◆ Task:
Give back the lines exactly, from the first one to the line with "return n.mix(n.times(deep, 0.6), color, RUST)", both ends included.

◆ Data provided:
>> begin

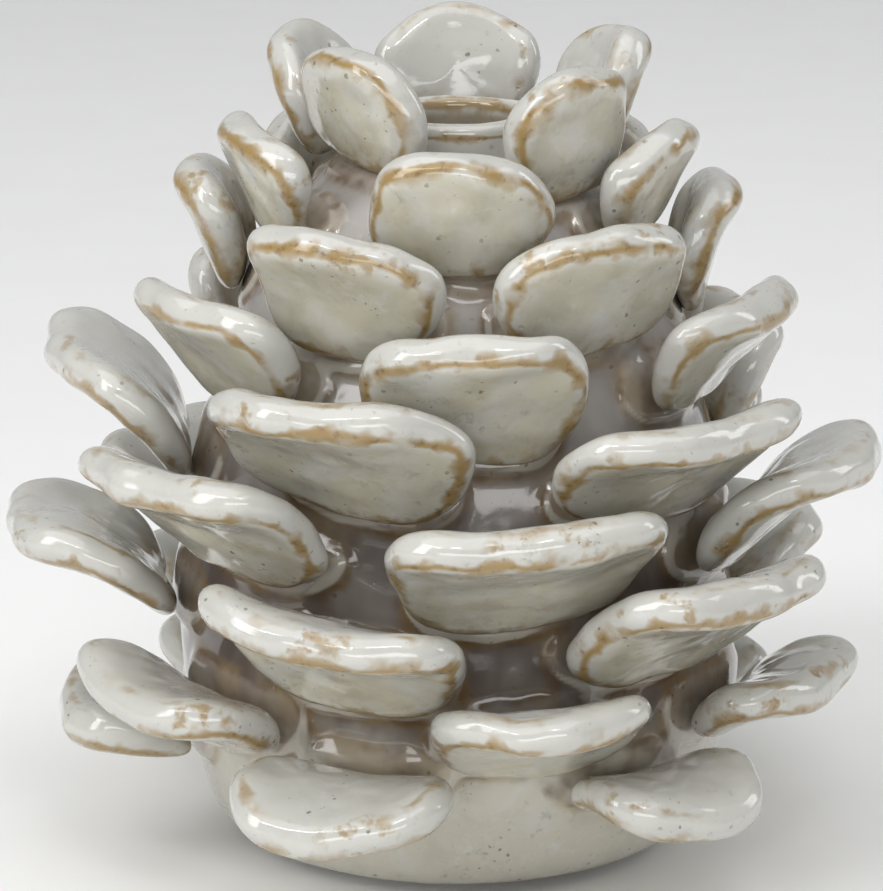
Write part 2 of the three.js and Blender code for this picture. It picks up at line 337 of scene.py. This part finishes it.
COAT = {"IOR": 1.5, "Coat_Weight": 0.5, "Coat_Roughness": 0.03}  # thick glossy glaze
THIN_COAT = {"IOR": 1.5, "Coat_Weight": 0.35, "Coat_Roughness": 0.05}


def glaze_gloss(n):
    """Roughness of the glaze."""
    return n.plus(n.times(n.noise(7.0, 2.0, 0.5), 0.10), 0.05)


def broken_line(n, distance, width, wander, cover):
    """A soft, uneven line where a distance in mm is near 0, faded out over part of its length."""
    drift = n.sway(wander, 8.0, 1.5, 0.45)
    offset = n.math("ABSOLUTE", n.plus(distance, drift))
    swell = n.plus(n.times(n.step(n.noise(5.0, 2.0, 0.5), 0.40, 0.72), 2.0 * width), 0.7 * width)
    line = n.inverse(n.step(n.math("DIVIDE", offset, swell), 0.1, 1.3))
    faded = n.step(n.noise(7.5, 2.0, 0.5, 0.4), 0.80 - cover, 1.08 - cover)
    return n.times(line, faded)


def breaking(n, color, lines, strength):
    """Caramel where the glaze runs thin over an edge, with darker grains in it."""
    color = n.mix(n.times(lines, strength), color, CARAMEL)
    deep = n.times(lines, n.step(n.noise(1.7, 3.0, 0.65), 0.50, 0.72))
    return n.mix(n.times(deep, 0.6), color, RUST)


def scale_glaze():
    n = Nodes("glaze_scale")
    arris, upper, gap = n.attribute("arris"), n.attribute("upper"), n.attribute("gap")
    ragged = n.sway(9.0, 6.0, 3.0, 0.6)
    on_rim = n.inverse(n.step(n.plus(arris, ragged), -1.5, 4.0))
    on_rim = n.times(on_rim, n.step(gap, 2.0, 8.0))
    color = glaze_body(n, n.times(on_rim, 0.85))
    low_line = broken_line(n, arris, 1.05, 3.4, 0.56)
    high_line = broken_line(n, upper, 0.8, 3.2, 0.36)
    blotch = n.step(n.noise(4.6, 3.0, 0.55, 0.2), 0.54, 0.66)
    blotch = n.times(blotch, n.step(n.noise(17.0, 1.0), 0.50, 0.64))
    near_rim = n.inverse(n.step(n.math("ABSOLUTE", n.plus(arris, 2.5)), 2.5, 6.0))
    lines = n.largest(low_line, n.times(high_line, 0.75))
    lines = n.largest(lines, n.times(n.times(blotch, near_rim), 0.8))
    color = breaking(n, color, lines, 0.95)
    root = n.inverse(n.step(gap, 1.0, 10.0))
    root = n.times(root, n.step(n.noise(4.6, 3.0, 0.6, 0.5), 0.44, 0.66))
    color = n.mix(n.times(root, 0.75), color, CARAMEL)
    grime = n.times(root, n.step(n.noise(2.4, 3.0, 0.65), 0.46, 0.68))
    color = n.mix(n.times(grime, 0.6), color, RUST)
    crease = n.inverse(n.step(gap, 0.3, 1.5))
    color = n.mix(n.times(crease, 0.6), color, RUST)
    color = specked(n, color)
    rough = n.plus(glaze_gloss(n), n.times(lines, 0.1))
    relief = n.math("SUBTRACT", glaze_relief(n), n.times(lines, 0.12))
    return n.finish(color, rough, relief, 0.5, **COAT)


def wall_glaze():
    n = Nodes("glaze_wall")
    contact = n.attribute("contact")
    place = n.add("ShaderNodeTexCoord").outputs["Object"]
    height = n.add("ShaderNodeSeparateXYZ", {0: place}).outputs[2]
    wander = n.sway(14 * MM, 14.0, 3.0, 0.6)
    thin = n.step(n.plus(height, wander), 20 * MM, 37 * MM)
    runs = n.step(n.noise(9.0, 2.0, 0.5, 0.4, (1, 1, 0.5)), 0.35, 0.75)
    # painted shade: the thin glaze between the scales darkens from 106 mm down to 52 mm and below
    shaded_window = n.mix(n.step(height, 52 * MM, 106 * MM), SHADED_MAUVE, BLUSH)
    shaded_window = n.mix(n.times(runs, 0.25), shaded_window, SLIP)
    color = n.mix(thin, glaze_body(n, 0.35), shaded_window)
    wobble = n.sway(2.2, 4.0, 3.0, 0.6)
    distance = n.plus(contact, wobble)
    # round each root: rust-brown and caramel, partly the glaze's own colour and partly painted
    # shade cast by the scale onto the wall
    warm = n.times(n.inverse(n.step(distance, 1.5, 6.5)), n.step(n.noise(8.0, 2.0), 0.36, 0.62))
    color = n.mix(n.times(warm, n.times(thin, 0.38)), color, RUST)
    border = n.inverse(n.step(distance, 1.9, 3.7))
    stain_and_shade = n.times(border, n.step(n.noise(9.0, 2.0, 0.5), 0.32, 0.60))
    color = n.mix(n.times(stain_and_shade, 0.45), color, CARAMEL)
    rust_and_shade = n.times(border, n.step(n.noise(6.0, 2.0, 0.5), 0.42, 0.66))
    color = n.mix(n.times(rust_and_shade, 0.7), color, RUST)
    collar = n.times(n.inverse(n.step(distance, 0.9, 2.1)), 0.24)
    crest = n.times(n.step(n.attribute("ridge"), 0.28, 0.75), 0.8)
    color = n.mix(n.largest(collar, crest), color, SLIP)
    color = specked(n, color)
    return n.finish(color, glaze_gloss(n), glaze_relief(n), 0.25, **THIN_COAT)


def cup_glaze():
    n = Nodes("glaze_cup")
    arris = n.attribute("arris")
    inside = n.step(arris, 0.8, 2.4)
    color = glaze_body(n, n.times(n.inverse(inside), 0.8))
    color = n.mix(n.times(inside, 0.8), color, SOCKET)
    line = broken_line(n, arris, 0.95, 0.8, 1.1)
    band = broken_line(n, n.attribute("upper"), 0.5, 0.6, 1.0)
    color = breaking(n, color, n.largest(line, band), 0.85)
    color = specked(n, color)
    return n.finish(color, glaze_gloss(n), glaze_relief(n), 0.35, **{**COAT, "IOR": 1.52})


def clay():
    n = Nodes("bare_clay")
    grains = n.noise(0.7, 4.0, 0.7)
    color = n.mix(n.step(grains, 0.4, 0.7), CLAY, PALE_CLAY)
    color = n.mix(n.times(n.dots(1.4, 0.3, 0.2), 0.6), color, RUST)
    rough = n.plus(n.times(grains, 0.2), 0.65)
    return n.finish(color, rough, grains, 0.12, IOR=1.5)


SCALE_GLAZE, WALL_GLAZE, CUP_GLAZE, CLAY_SKIN = scale_glaze(), wall_glaze(), cup_glaze(), clay()


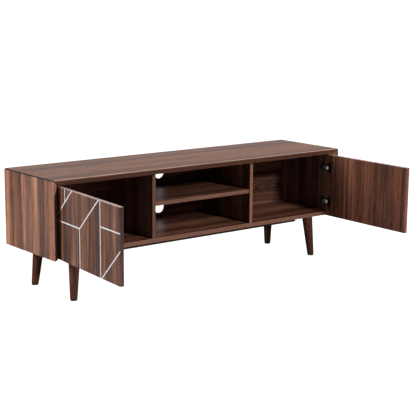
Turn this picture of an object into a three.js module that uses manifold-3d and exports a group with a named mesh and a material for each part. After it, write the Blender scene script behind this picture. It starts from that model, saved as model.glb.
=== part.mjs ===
// TV stand with two doors: a mitred walnut case on four leaning legs, with an open middle bay,
// a shelf, and two recessed doors with inlaid metal strips, hung on concealed cup hinges.
// Millimetres, +Z up, the front faces -Y. Dimensions are taken from the floor under the case's
// middle; the finished stand is then slid so that its origin is the middle of all it covers.
import * as THREE from 'three';
import { mergeVertices } from 'three/addons/utils/BufferGeometryUtils.js';
import Module from 'manifold-3d';

const wasm = await Module();
wasm.setup();

// ---------------------------------------------------------------- driving dimensions
const WIDTH = 1500;
const DEPTH = 380;
const HEIGHT = 492;
const CLEARANCE_UNDER = 182;      // floor to the underside of the case
const FRAME_THICK = 24;           // top and end panels
const BEVEL_DEPTH = 18;           // how far the front edges slope back to the inside
const EDGE_ROUND = 3;             // rounding of the frame's outer front edge
const SOFT_EDGE = 0.8;            // sanded edges of the inner boards
const DOOR_EDGE = 1.2;            // and of the doors
const BOTTOM_THICK = 18;
const BOARD_THICK = 16;           // dividers, shelf and doors
const MIDDLE_BAY = 504;           // between the dividers
const SHELF_TOP = 349;            // above the floor
const SHELF_SETBACK = 4;          // behind the dividers' front edges
const BACK_THICK = 5;
const BACK_INSET = 17;            // rear edges to the back panels
const GROOVE_DEPTH = 6;
const FIT_GAP = 0.3;              // between pieces that touch

const CORNER_STEP = 5;            // square step along the mitred corners
const TRIM_RECESS = 1.2;          // dark trim strip to the faces beside the step

const DOOR_WIDTH = 490;
const DOOR_TOP_GAP = 2.5;         // under the top panel
const DOOR_SIDE_GAP = 2;          // beside the end panel
const DOOR_BOTTOM_RISE = 1.5;     // above the underside of the case
const DOOR_CLOSED_GAP = 3;        // closed door to the dividers' front edges
const DOOR_OPEN_DEG = { left: 95, right: 89 };

const INLAY_WIDE = 4.8;
const INLAY_THICK = 1.2;
const INLAY_SLOPE = 0.887;        // rise over run of the upper and centre slanted strips
const CORNER_SLOPE = 0.92;        // and of the one across the door's lower corner

const AXIS_FROM_EDGE = 8;         // hinge axis: in from the door's edge
const AXIS_FROM_FACE = 5;         // and behind its outer face
const HINGE_FROM_TOP = 61;        // hinge centres to the door's top and bottom
const HINGE_FROM_BOTTOM = 65.5;
const CUP_FROM_EDGE = 21.5;
const CUP_RADIUS = 17.2;
const CUP_WALL = 0.8;
const CUP_DEPTH = 12.3;
const FLANGE_THICK = 1.3;
const CUP_SCREW_SPACING = 48;
const CUP_SCREW_OFFSET = 6;
const LINK_INNER = 14.3;
const LINK_OUTER = 18;
const LINK_HALF_HIGH = 6.9;
const LINK_FROM_DEG = 12;         // the link's arc about the hinge axis, door closed
const LINK_TO_DEG = 95.5;
const LINK_RATIO = 0.5;           // the link turns half as far as the door

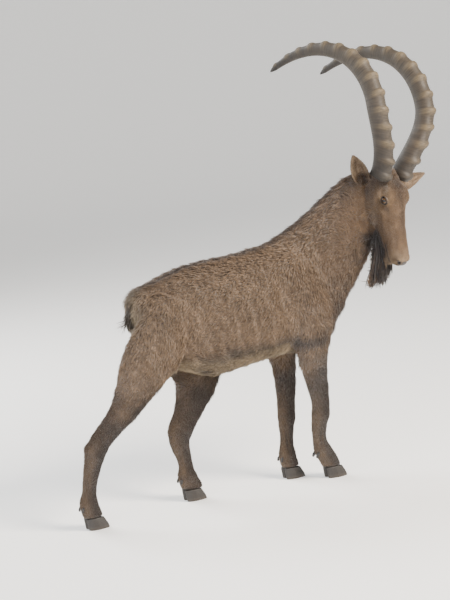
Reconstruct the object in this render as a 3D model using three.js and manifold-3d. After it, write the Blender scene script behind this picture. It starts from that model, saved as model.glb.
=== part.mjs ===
// A male alpine ibex at life size, stopped in mid-stride with its head turned to its right.
// Millimetres, +Z up. It walks towards +X, so its left side is +Y.
import * as THREE from "three";
import { mergeVertices } from "three/addons/utils/BufferGeometryUtils.js";
import Module from "manifold-3d";

const wasm = await Module();
wasm.setup();

// Driving dimensions
const gap = 0.3;
const hornLength = 876;
const hornDepth = 75;
const hornBreadth = 60;
const hornKnobs = 15;
const hornKnobHeight = 7;
const hornRootSpread = 65;
const hornTopSpread = 156;
const hornLean = 137;
const hornTurn = 153;
const earLength = 142;
const earWidth = 27;
const eyeRadius = 17;
const toeLength = 80;
const toeWidth = 31;
const coronetHeight = 44;
const kneeHeight = { fore_left: 226, fore_right: 246, hind_left: 236, hind_right: 246 };
const elbowHeight = 474;
const beardLocks = 14;

// Where the head sits: the middle between the horn roots, and how the head is turned
const headPlace = new THREE.Vector3(361, -164, 1072);
const headHeading = -65;
const headNod = 77;
const headRoll = -6.8;

// Surfaces
const coat = surface(0x8a7358, 0.9);
const legCoat = surface(0x4a3a2c, 0.9);
const hornSheath = surface(0x6f6252, 0.7);
const hoofHorn = surface(0x2b2622, 0.5);
const eyeBall = surface(0x8a5a1c, 0.15);

function surface(color, roughness) {
  return new THREE.MeshStandardMaterial({ color, roughness, metalness: 0 });
}

// Repeatable random numbers between 0 and 1
function seeded(seed) {
  let state = seed;
  return () => {
    state = (state * 16807) % 2147483647;
    return state / 2147483647;
  };
}

const radians = THREE.MathUtils.degToRad;
const vec = (x, y, z) => new THREE.Vector3(x, y, z);
const forwards = vec(1, 0, 0);
const backwards = vec(-1, 0, 0);
const upwards = vec(0, 0, 1);

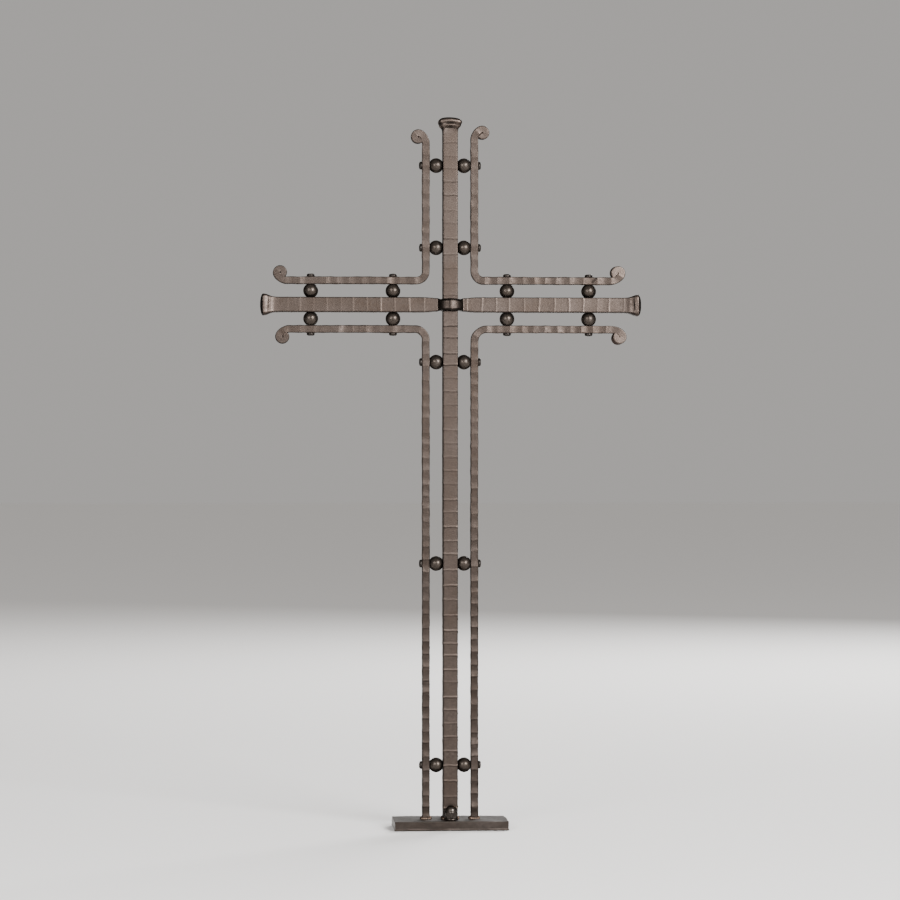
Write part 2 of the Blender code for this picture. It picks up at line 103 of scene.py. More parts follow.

>> end

◆ Exercise result:
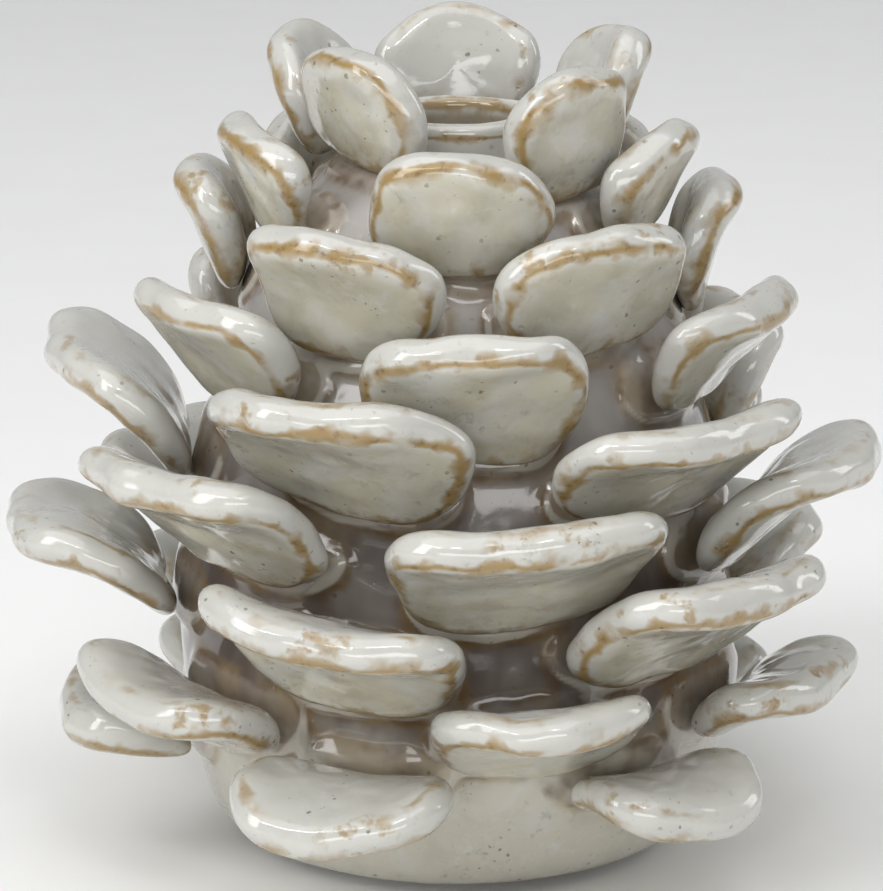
Write part 2 of the three.js and Blender code for this picture. It picks up at line 337 of scene.py. This part finishes it.
COAT = {"IOR": 1.5, "Coat_Weight": 0.5, "Coat_Roughness": 0.03}  # thick glossy glaze
THIN_COAT = {"IOR": 1.5, "Coat_Weight": 0.35, "Coat_Roughness": 0.05}


def glaze_gloss(n):
    """Roughness of the glaze."""
    return n.plus(n.times(n.noise(7.0, 2.0, 0.5), 0.10), 0.05)


def broken_line(n, distance, width, wander, cover):
    """A soft, uneven line where a distance in mm is near 0, faded out over part of its length."""
    drift = n.sway(wander, 8.0, 1.5, 0.45)
    offset = n.math("ABSOLUTE", n.plus(distance, drift))
    swell = n.plus(n.times(n.step(n.noise(5.0, 2.0, 0.5), 0.40, 0.72), 2.0 * width), 0.7 * width)
    line = n.inverse(n.step(n.math("DIVIDE", offset, swell), 0.1, 1.3))
    faded = n.step(n.noise(7.5, 2.0, 0.5, 0.4), 0.80 - cover, 1.08 - cover)
    return n.times(line, faded)


def breaking(n, color, lines, strength):
    """Caramel where the glaze runs thin over an edge, with darker grains in it."""
    color = n.mix(n.times(lines, strength), color, CARAMEL)
    deep = n.times(lines, n.step(n.noise(1.7, 3.0, 0.65), 0.50, 0.72))
    return n.mix(n.times(deep, 0.6), color, RUST)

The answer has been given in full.